Wrong. What is derived from solving the EFE for the Schwarzschild case is that there are geodesics in the manifold that cannot be extended to arbitrary values of their affine parameters (these are all the geodesics that have an endpoint at $r = 0$). But the manifold is a perfectly good pseudo-Riemannian manifold; the existence of such geodesics does not change that.

This is an inconsistency in GR

No, it is not. See above and post #27 from @PAllen .

For problems with the Schwarzschild solution, see my recent addition #25 to the original question.

Those aren't problems with the Schwarzschild solution. They are just your misunderstandings.
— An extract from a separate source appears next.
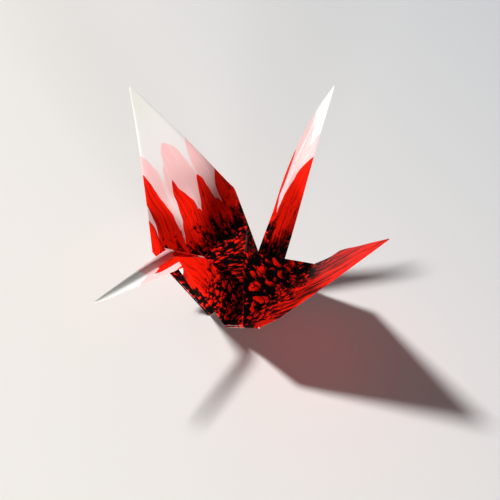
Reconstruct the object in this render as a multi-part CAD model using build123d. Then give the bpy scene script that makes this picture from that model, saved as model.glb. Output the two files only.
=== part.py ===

I am closing the thread at this point because the discussion is going nowhere and you are getting close to a warning. You keep repeating incorrect claims even though you have been given the corrections right here in this thread. You need to read more carefully and think more carefully before you post. You also would do well to spend some time working through a GR textbook and studying various well-known solutions of the Einstein Field Equation and how they are derived. (The Insights article with the spacetime diagram that I linked to is a four part series on the Schwarzschild geometry that might be helpful. I also linked earlier to the article on Birkhoff's theorem which gives an example of deriving a solution of the EFE.)